Q: We are new to Idaho and want to take a bike ride along the Boise Greenbelt, but don't know where to park and get on the pathway.
Are there any maps available?
RUTH AND RON CRAWFORD, Caldwell
A: There are a lot of places to park and ride sections of the Boise Greenbelt, especially where streets cross the river pathway.
Since you're coming on the freeway from the west end of the Valley, you might want to start at Veterans Park.
You can come in on the Connector and take the Curtis Road exit. Just turn left (north) on Curtis Road and head toward Garden City. Cross Chinden Boulevard and continue until you cross the Boise River. Your next right is the pull off for Veterans Park. Park there, get on your bikes and head east or west on the Greenbelt.
The Greenbelt is 25 miles long and on both sides of the river, so you have plenty of options for rides.
To the east, you can ride all the way out to Discovery Park or Lucky Peak Dam, or go almost to Eagle by heading west.
You can do lots of short trips by parking at different locations.
You can also park at the Boise River and Glenwood Street in Garden City and head east on the Greenbelt for one trip.
By starting at Bown Crossing you can go through Marianne Williams Park and beyond to Lucky Peak Dam.

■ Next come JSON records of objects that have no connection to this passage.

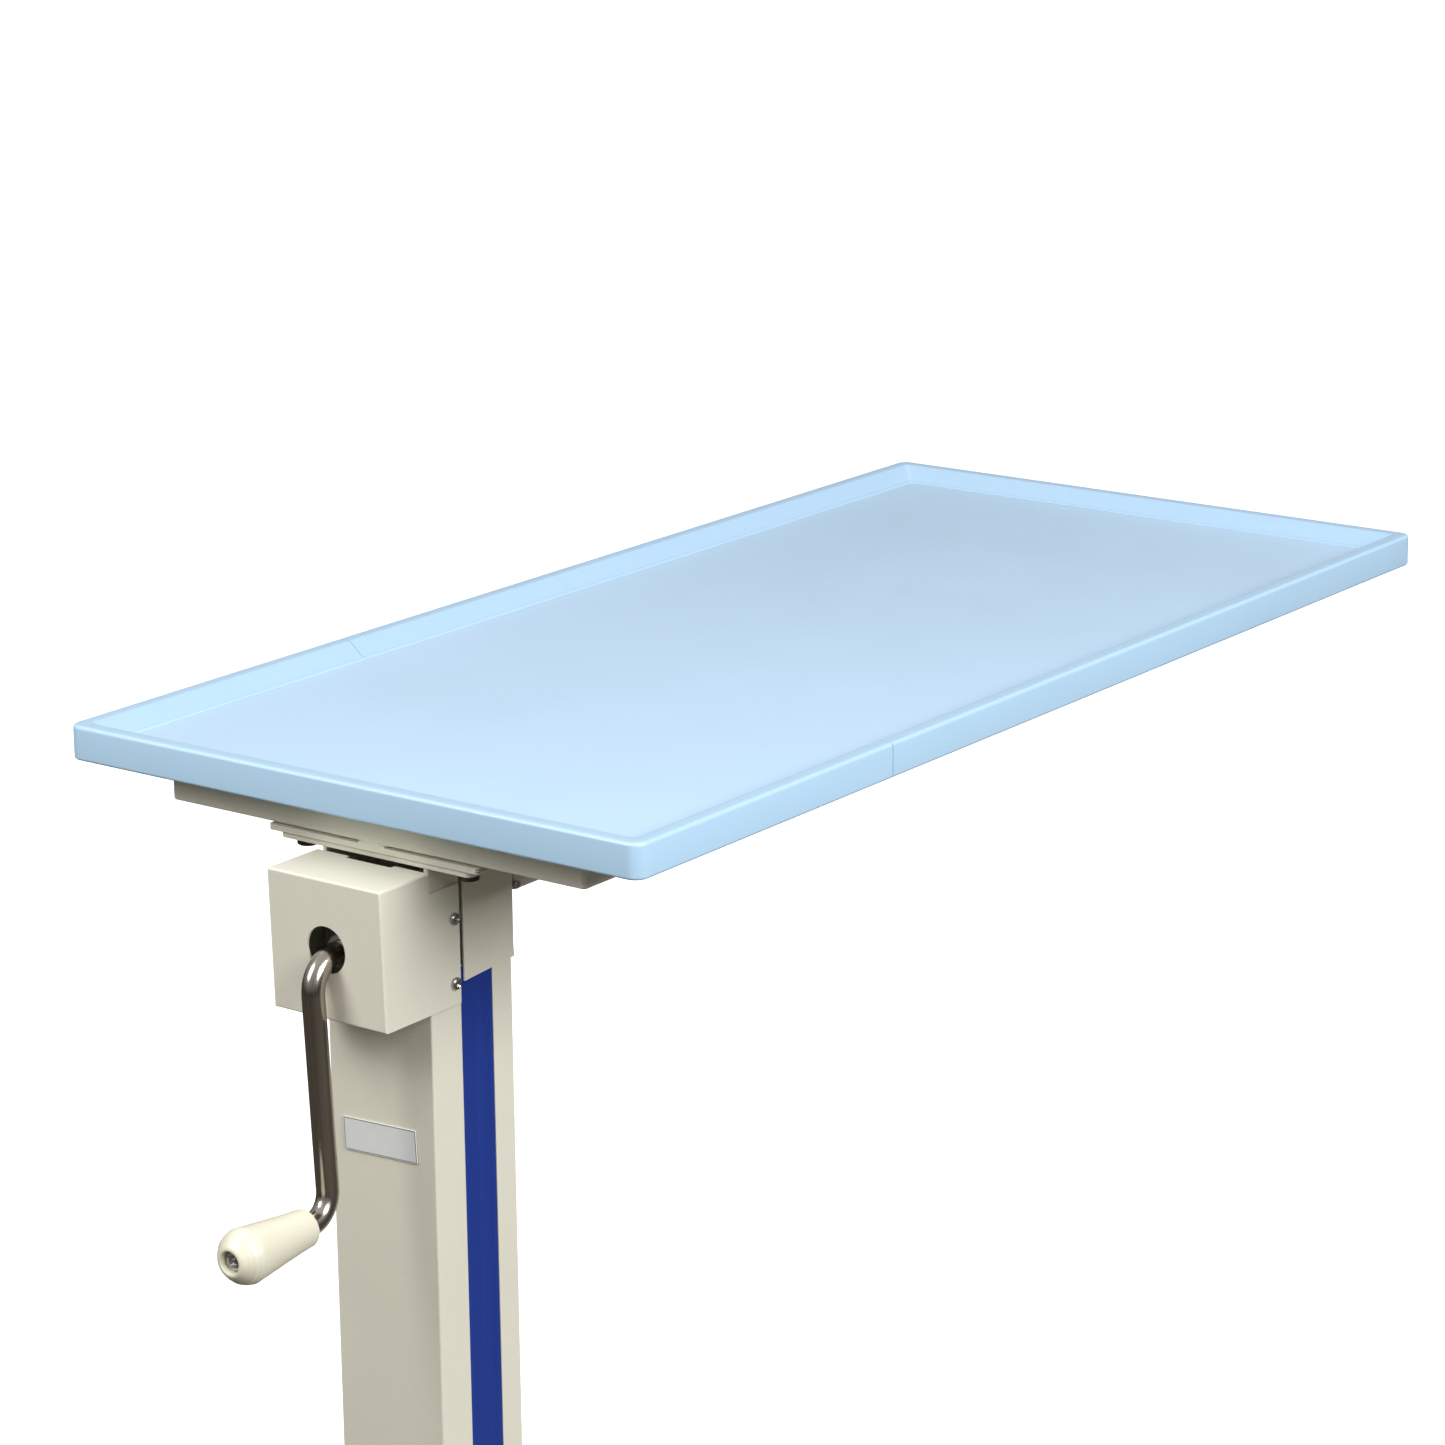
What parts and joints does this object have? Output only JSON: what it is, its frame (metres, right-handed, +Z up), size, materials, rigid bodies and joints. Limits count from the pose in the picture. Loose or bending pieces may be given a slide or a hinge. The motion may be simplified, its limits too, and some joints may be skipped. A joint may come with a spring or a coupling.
{
  "type": "overbed table",
  "caption": "Overbed table: rimmed tray cantilevered from a square column that a side crank raises through bevel gears and a screw, on a U-shaped castor base.",
  "frame": {"origin": "on the floor, under the middle of the table's overall box", "axes": "+X along the tray, from the crank's end to the far end; +Y across the tray; +Z up"},
  "size_m": [0.937, 0.4, 0.7702],
  "materials": {
    "tray_blue": "satin pale blue moulded plastic",
    "rim_blue": "satin light blue moulded plastic",
    "cream_paint": "satin cream powder coat",
    "dark_steel": "dark oxide",
    "stripe_blue": "glossy dark blue insert",
    "label_white": "blank white label",
    "zinc": "bright zinc plate",
    "stainless": "polished stainless",
    "ivory_plastic": "ivory moulded plastic",
    "bright_steel": "machined steel",
    "bronze": "machined bronze",
    "nylon": "natural nylon",
    "black_plastic": "black moulded plastic",
    "grey_plastic": "grey moulded plastic",
    "castor_tyre": "grey rubber tyre"
  },
  "bodies": {
    "base": {"base_frame": "cream_paint", "leg_cap_1": "grey_plastic", "leg_cap_2": "grey_plastic", "leg_cap_3": "grey_plastic", "leg_cap_4": "grey_plastic", "inner_post": "bright_steel", "post_head": "bright_steel", "screw_nut": "bronze", "upper_guide": "nylon", "castor_head_1": "zinc", "castor_head_2": "zinc", "castor_head_3": "zinc", "castor_head_4": "zinc"},
    "column": {"tray_panel": "tray_blue", "rim_short": "rim_blue", "rim_long": "rim_blue", "support_frame": "cream_paint", "mounting_plate": "cream_paint", "column_flange": "cream_paint", "flange_bolt_1": "dark_steel", "flange_bolt_2": "dark_steel", "flange_bolt_3": "dark_steel", "flange_bolt_4": "dark_steel", "rear_gusset": "cream_paint", "lift_column": "cream_paint", "side_stripe_left": "stripe_blue", "side_stripe_right": "stripe_blue", "label_plate": "label_white", "rear_saddle": "cream_paint", "crank_cover": "cream_paint", "cover_screw_1": "zinc", "cover_screw_2": "zinc", "cover_screw_3": "zinc", "cover_screw_4": "zinc", "gear_bracket": "bright_steel", "shaft_bush": "bronze", "thrust_bearing": "bright_steel", "lower_guide": "black_plastic"},
    "crank": {"crank_rod": "stainless", "crank_socket": "bright_steel", "bevel_pinion": "bright_steel", "grip_screw": "zinc"},
    "grip": {"crank_grip": "ivory_plastic"},
    "screw": {"lead_screw": "bright_steel", "bevel_gear": "bright_steel"},
    "castor_1": {"castor_fork_1": "zinc", "castor_axle_1": "zinc"},
    "wheel_1": {"castor_wheel_1": "castor_tyre"},
    "castor_2": {"castor_fork_2": "zinc", "castor_axle_2": "zinc"},
    "wheel_2": {"castor_wheel_2": "castor_tyre"},
    "castor_3": {"castor_fork_3": "zinc", "castor_axle_3": "zinc"},
    "wheel_3": {"castor_wheel_3": "castor_tyre"},
    "castor_4": {"castor_fork_4": "zinc", "castor_axle_4": "zinc"},
    "wheel_4": {"castor_wheel_4": "castor_tyre"},
    "brake_1": {"brake_pedal_1": "black_plastic"},
    "brake_2": {"brake_pedal_2": "black_plastic"}
  },
  "joints": [
    {"name": "crank_turn", "type": "hinge", "parent": "column", "child": "crank", "pos_m": [-0.3751, 0, 0.6762], "axis": [1, 0, 0], "range_deg": [0, 13500]},
    {"name": "column_lift", "type": "slide", "parent": "base", "child": "column", "axis": [0, 0, 1], "range_m": [0, 0.3]},
    {"name": "screw_turn", "type": "hinge", "parent": "column", "child": "screw", "pos_m": [-0.3003, 0, 0.6762], "axis": [0, 0, 1], "range_deg": [-13500, 0]},
    {"name": "grip_spin", "type": "hinge", "parent": "crank", "child": "grip", "pos_m": [-0.4075, -0.00698, 0.53357], "axis": [1, 0, 0], "continuous": true},
    {"name": "castor_swivel_1", "type": "hinge", "parent": "base", "child": "castor_1", "pos_m": [-0.353, 0.17, 0.06], "axis": [0, 0, 1], "continuous": true},
    {"name": "wheel_spin_1", "type": "hinge", "parent": "castor_1", "child": "wheel_1", "pos_m": [-0.371, 0.17, 0.025], "axis": [0, 1, 0], "continuous": true},
    {"name": "brake_press_1", "type": "hinge", "parent": "castor_1", "child": "brake_1", "pos_m": [-0.38, 0.17, 0.052], "axis": [0, -1, 0], "range_deg": [0, 18]},
    {"name": "castor_swivel_2", "type": "hinge", "parent": "base", "child": "castor_2", "pos_m": [-0.353, -0.17, 0.06], "axis": [0, 0, 1], "continuous": true},
    {"name": "wheel_spin_2", "type": "hinge", "parent": "castor_2", "child": "wheel_2", "pos_m": [-0.371, -0.17, 0.025], "axis": [0, 1, 0], "continuous": true},
    {"name": "brake_press_2", "type": "hinge", "parent": "castor_2", "child": "brake_2", "pos_m": [-0.38, -0.17, 0.052], "axis": [0, -1, 0], "range_deg": [0, 18]},
    {"name": "castor_swivel_3", "type": "hinge", "parent": "base", "child": "castor_3", "pos_m": [0.203, 0.17, 0.06], "axis": [0, 0, 1], "continuous": true},
    {"name": "wheel_spin_3", "type": "hinge", "parent": "castor_3", "child": "wheel_3", "pos_m": [0.185, 0.17, 0.025], "axis": [0, 1, 0], "continuous": true},
    {"name": "castor_swivel_4", "type": "hinge", "parent": "base", "child": "castor_4", "pos_m": [0.203, -0.17, 0.06], "axis": [0, 0, 1], "continuous": true},
    {"name": "wheel_spin_4", "type": "hinge", "parent": "castor_4", "child": "wheel_4", "pos_m": [0.185, -0.17, 0.025], "axis": [0, 1, 0], "continuous": true}
  ],
  "couplings": [
    {"joint": "column_lift", "follows": "crank_turn", "m_per_rad": 0.0012732},
    {"joint": "screw_turn", "follows": "crank_turn", "ratio": -1}
  ]
}
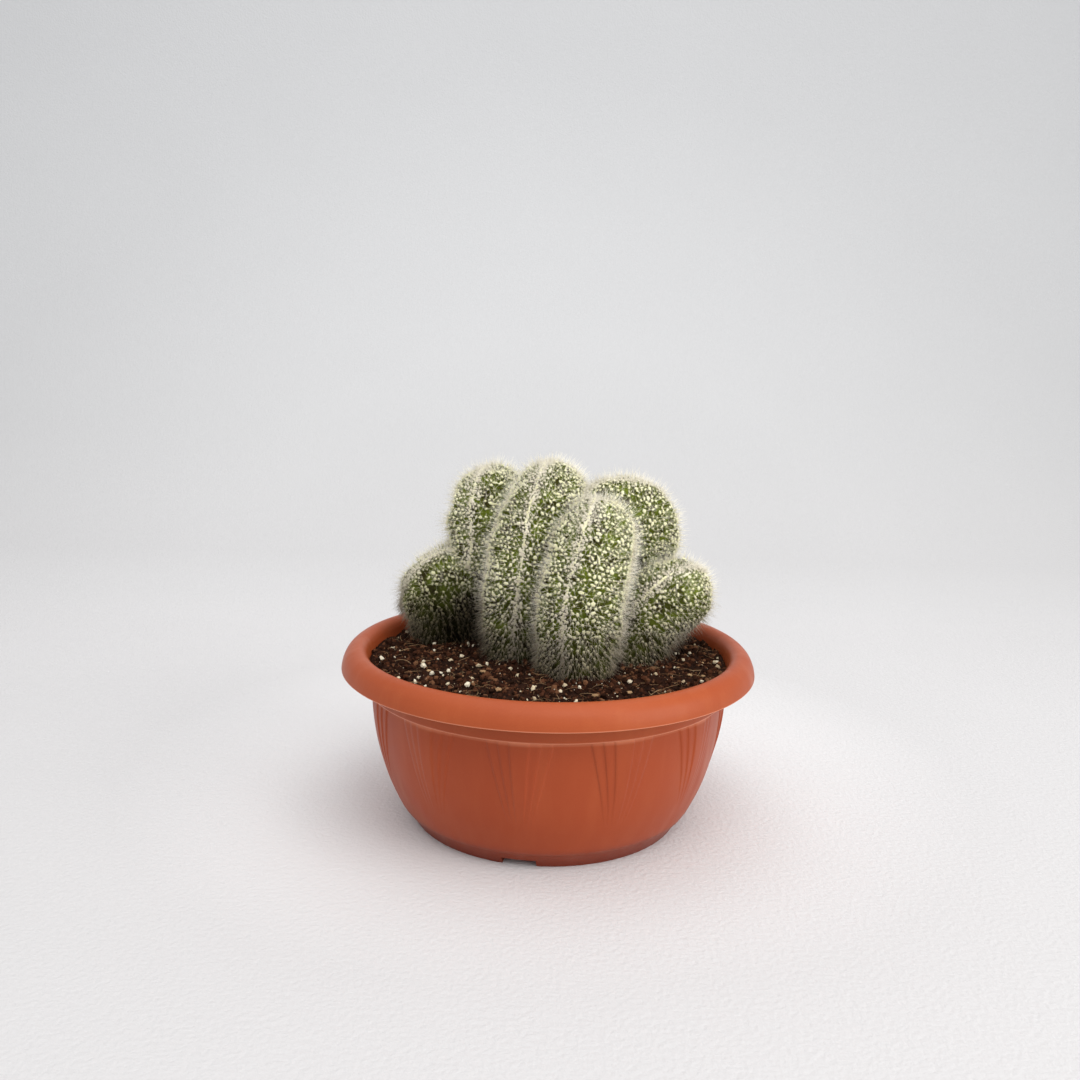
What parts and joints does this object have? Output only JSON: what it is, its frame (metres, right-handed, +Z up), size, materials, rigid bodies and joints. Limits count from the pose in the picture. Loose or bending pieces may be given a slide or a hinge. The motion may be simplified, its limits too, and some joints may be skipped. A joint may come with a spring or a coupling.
{
  "type": "potted crested silver torch cactus",
  "caption": "Crested silver torch cactus with thick wavy folds and fine white spines, growing in gritty compost in a round plastic bowl.",
  "frame": {"origin": "centre of the bowl's round foot, on the surface that it stands on; the middle of the bounding box's bottom", "axes": "+Z up; -Y towards the side with the lowest, foremost fold, which is the side shown in the picture; +X to the right as seen from there"},
  "size_m": [0.1998, 0.1998, 0.1773],
  "materials": {
    "pot": "satin",
    "soil": "matte",
    "cactus": "matte"
  },
  "bodies": {
    "root": {"pot": "pot", "soil": "soil", "cactus": "cactus"}
  },
  "joints": []
}
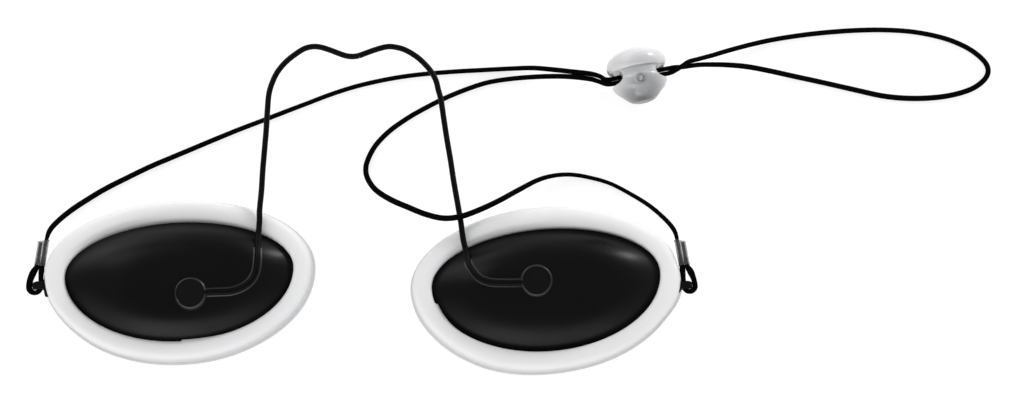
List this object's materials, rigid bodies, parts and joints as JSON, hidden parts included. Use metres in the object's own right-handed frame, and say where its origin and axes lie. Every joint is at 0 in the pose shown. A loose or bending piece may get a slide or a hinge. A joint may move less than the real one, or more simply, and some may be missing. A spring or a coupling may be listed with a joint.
{
  "type": "patient laser blockout glasses",
  "caption": "Two opaque eye cups with soft seals on a bendable wire nose bridge, held by an elastic cord with a spring cord lock.",
  "frame": {"origin": "on the table plane, under the middle of the two cups and the wire bridge", "axes": "+Z away from the face, from the seals to the domed shells; +X from the cup on the left of the picture to the one on its right; +Y towards the forehead side of the bridge"},
  "size_m": [0.2166, 0.0794, 0.0136],
  "materials": {
    "shell_plastic": "satin black moulded polycarbonate",
    "seal_silicone": "soft white moulded silicone",
    "pad_plastic": "black moulded",
    "wire_steel": "annealed wire",
    "wire_vinyl": "black vinyl sleeve",
    "cord_elastic": "round black elastic cord",
    "clear_vinyl": "clear shrunk sleeve",
    "lock_plastic": "milky translucent nylon",
    "spring_steel": "bright spring wire"
  },
  "bodies": {
    "bridge_left": {"left_crest_wire": "wire_steel", "left_crest_sleeve": "wire_vinyl", "left_bend_wire": "wire_steel", "left_bend_sleeve": "wire_vinyl", "centre_bend_wire": "wire_steel", "centre_bend_sleeve": "wire_vinyl", "left_cord": "cord_elastic", "right_cord": "cord_elastic", "cord_bight": "cord_elastic"},
    "left_cup": {"left_shell": "shell_plastic", "left_seal": "seal_silicone", "left_wire_pad": "pad_plastic", "left_leg_wire": "wire_steel", "left_leg_sleeve": "wire_vinyl"},
    "bridge_right": {"right_crest_wire": "wire_steel", "right_crest_sleeve": "wire_vinyl", "right_bend_wire": "wire_steel", "right_bend_sleeve": "wire_vinyl"},
    "right_cup": {"right_shell": "shell_plastic", "right_seal": "seal_silicone", "right_wire_pad": "pad_plastic", "right_leg_wire": "wire_steel", "right_leg_sleeve": "wire_vinyl"},
    "left_cord_end": {"left_cord_eye": "cord_elastic", "left_crimp": "clear_vinyl"},
    "right_cord_end": {"right_cord_eye": "cord_elastic", "right_crimp": "clear_vinyl"},
    "cord_lock": {"lock_body": "lock_plastic", "lock_spring": "spring_steel", "cord_in_lock": "cord_elastic"},
    "plunger": {"lock_plunger": "lock_plastic"}
  },
  "joints": [
    {"name": "left_wrap", "type": "hinge", "parent": "bridge_left", "child": "left_cup", "pos_m": [-0.0108, 0.0362, 0.008], "axis": [0, -1, 0], "range_deg": [-15, 35], "deforming": ["left_bend_wire", "left_bend_sleeve", "left_cord"]},
    {"name": "bridge_spread", "type": "hinge", "parent": "bridge_left", "child": "bridge_right", "pos_m": [-0.0024, 0.0339, 0.008], "axis": [0, 0, 1], "range_deg": [-12, 18], "deforming": ["centre_bend_wire", "centre_bend_sleeve", "right_cord"]},
    {"name": "right_wrap", "type": "hinge", "parent": "bridge_right", "child": "right_cup", "pos_m": [0.0061, 0.0362, 0.008], "axis": [0, 1, 0], "range_deg": [-15, 35], "deforming": ["right_bend_wire", "right_bend_sleeve", "right_cord"]},
    {"name": "left_loop_swing", "type": "hinge", "parent": "left_cup", "child": "left_cord_end", "pos_m": [-0.07117, -0.01759, 0.0048], "axis": [-0.0489, 0.9988, 0], "range_deg": [-30, 30], "deforming": ["left_cord"]},
    {"name": "right_loop_swing", "type": "hinge", "parent": "right_cup", "child": "right_cord_end", "pos_m": [0.07172, -0.01754, 0.0048], "axis": [-0.0802, 0.9968, 0], "range_deg": [-30, 30], "deforming": ["right_cord"]},
    {"name": "lock_slide", "type": "slide", "parent": "bridge_left", "child": "cord_lock", "axis": [0.9826, 0.1857, 0], "range_m": [-0.02, 0.03], "deforming": ["left_cord", "right_cord", "cord_bight"]},
    {"name": "plunger_press", "type": "slide", "parent": "cord_lock", "child": "plunger", "axis": [0.1857, -0.9826, 0], "range_m": [0, 0.0012], "stiffness_N_per_m": 200, "springref_m": -0.002, "deforming": ["lock_spring"]}
  ]
}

Municipal Park in Boise is another good jumping off point for riding.
An easy way to plan your trip is to download a copy of Boise's new Greenbelt Map.
Go to cityofboise.org and click on "Recreation" and "Greenbelt" and you can get an digital brochure with a map.
The city has mileage marked on the Greenbelt. The Distance and Orientation Trail System (DOTS) is a series of 20-inch white spots painted on the Greenbelt pavement every tenth of a mile.
Inside the white spots are black numbers and letters that describe your location on the Greenbelt.
They come in handy for knowing exactly how far you are away from someplace. The Greenbelt also has volunteers in golf carts and police officers on mountain bikes patrolling the area for safety.
Now let's get serious about the main reason for traveling the Greenbelt. I'm a Greenbelt foodie.
You can eat and drink all the way up and down the Greenbelt with restaurants and cafes all along the way.
There are breakfast places in case you are an early riser. You'll find plenty of lunch spots, too.
If you end your ride in the evening you can find everything from fine dining to pizza and beer.
Once you start riding the Greenbelt you'll be hooked.
And then there's the fishing. Some anglers don't want to mess with city traffic so they pack up the fishing rods and ride the Greenbelt looking for good places to drop a line.
I didn't even get into the wildlife watching. Bring the binoculars.